Now of course, this being once again a use of 1939 screwball comedy, everything turns out well in the end. Delysia chooses a man, Miss Pettigrew (now being called by her proper name, Guinevere) finds a happy ending and a meal and everyone walks off into the sunset. Oh, wait, the War is still coming, and what’s lovely about this ending is that the movie doesn’t pretend it’s completely happy. Yes, love has been found…but there’s still a great conflict starting up and everything has a slight tang of darkness to it. It’s a very delicate shading to the ending and I’m always impressed they pulled it off.
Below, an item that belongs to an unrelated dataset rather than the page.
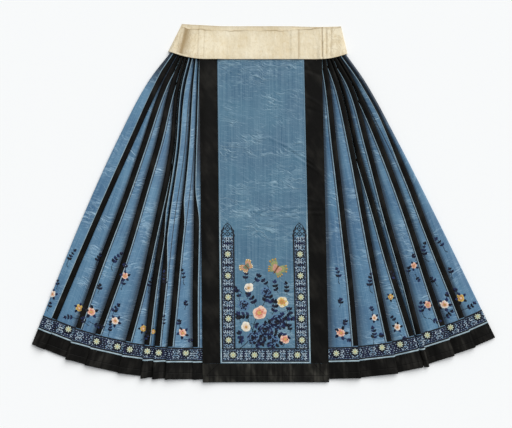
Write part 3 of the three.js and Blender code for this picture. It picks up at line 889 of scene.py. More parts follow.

Looking back on this, I feel the need to bring up the performances of Amy Adams and Frances McDormand. Ten years on from Miss Pettigrew, it’s worth remembering that both of them can do farce and light comedy like nobody’s business, but somehow since then they’ve just not had the opportunity. The closest for McDormand is her small part in Hail Caesar!; this comes a year after Enchanted for Adams she is still very much in that mode, and she also has The Muppets in 2011, but I would love to see both of them working in this genre again. They both know exactly what they’re doing here and are just really damn good as a comedy duo; Adams gets to be the jokester and McDormand gets to play straight man, until slowly they start to become more equals in these roles. If you like either of them in their comedic performances previous to this, you should really check this out.
(As a final note; this movie has production design and costume work like crazy. It’s really lovely stuff, all the way down to Miss Pettigrew’s awful, desperate dress in the beginning.)